Aristotelian orthodoxy had been reanimated in Roman Catholic Europe after the Council of Trent and the Counter-Reformation had lent authority to the massive output of the 16th-century Spanish theologian and philosopher Francisco Suárez. In England learning remained in general formally Aristotelian, even though some criticism of Aristotle’s logic had reached Cambridge at the time Bacon was a student there in the mid-1570s. But such criticism sought simplicity for the sake of rhetorical effectiveness and not, as Bacon’s critique was to do, in the interests of substantial, practically useful knowledge of nature. The third important current of thought in the world into which Bacon was born was that of occultism, or esotericism, that is, the pursuit of mystical analogies between man and the cosmos, or the search for magical powers over natural processes, as in alchemy and the concoction of elixirs and panaceas. Although its most famous exponent, Paracelsus, was German, occultism was well rooted in England, appealing as it did to the individualistic style of English credulity.

Robert Fludd, the leading English occultist, was an approximate contemporary of Bacon. Bacon himself has often been held to have been some kind of occultist, and, even more questionably, to have been a member of the Rosicrucian order, but the sort of “natural magic” he espoused and advertised was altogether different from that of the esoteric philosophers. There was a fourth mode of Renaissance thought outside England to which Bacon’s thinking bore some affinity. Like that of the humanists it was inspired by Plato, at least to some extent, but by another part of his thought, namely its cosmology. This was the boldly systematic nature-philosophy of Nicholas of Cusa and of a number of Italians, in particular Bernardino Telesio, Francesco Patrizi, Tommaso Campanella, and Giordano Bruno. Nicholas of Cusa and Bruno were highly speculative, but Telesio and, up to a point, Campanella affirmed the primacy of sense perception. In a way that Bacon was later to elaborate formally and systematically, they held knowledge of nature to be a matter of extrapolating from the findings of the senses. There is no allusion to these thinkers in Bacon’s writings. But although he was less metaphysically adventurous than they were, he shared with them the conviction that the human mind is fitted for knowledge of nature and must derive it from observation, not from abstract reasoning.

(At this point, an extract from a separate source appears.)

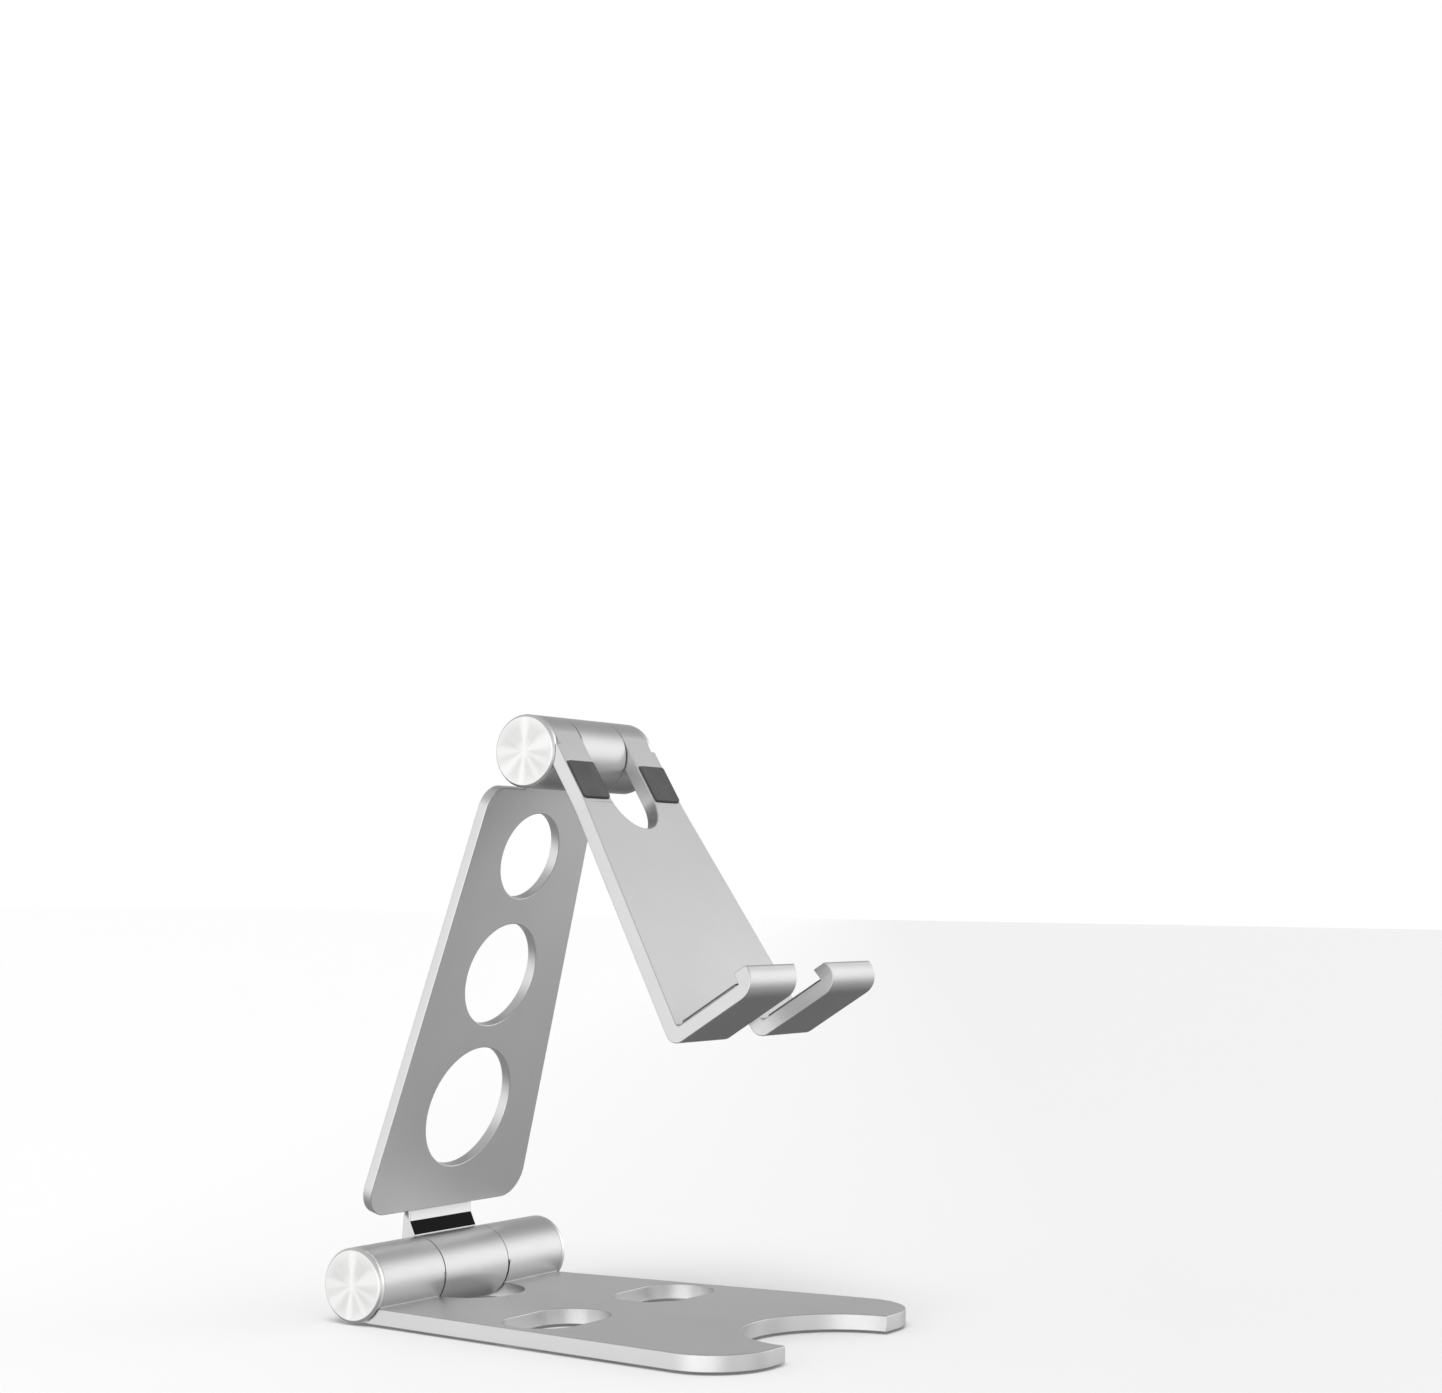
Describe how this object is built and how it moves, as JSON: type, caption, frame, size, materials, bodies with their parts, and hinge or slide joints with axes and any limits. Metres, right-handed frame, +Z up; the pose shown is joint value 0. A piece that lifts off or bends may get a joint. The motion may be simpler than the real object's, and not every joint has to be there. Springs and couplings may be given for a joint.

Bacon’s personality has usually been regarded as unattractive: he was cold-hearted, cringed to the powerful, and took bribes, and then had the impudence to say he had not been influenced by them. There is no reason to question this assessment in its fundamentals. It was a hard world for someone in his situation to cut a good figure in, and he did not try to do so. The grimly practical style of his personality is reflected in the particular service he was able to provide of showing a purely secular mind of the highest intellectual power at work. No one who wrote so well could have been insensitive to art. But no one before him had ever quite so uncompromisingly excluded art from the cognitive domain. Bacon championed the inductive method in science. This means you move from specific facts to a general rule. You do not start with a hypothesis or theory. It has been suggested that Bacon’s thought received proper recognition only with 19th-century biology, which, unlike mathematical physics, really is Baconian in procedure. Darwin undoubtedly thought so. Bacon’s belief that a new science could contribute to the relief of man’s estate also had to await its time. In the 17th century the chief inventions that flowed from science were of instruments that enabled science to progress further. Today Bacon is best known among philosophers as the symbol of the idea, widely held to be mistaken, that science is inductive. Although there is more to his thought than that, it is, indeed, central; but even if it is wrong, it is as well to have it so boldly and magnificently presented.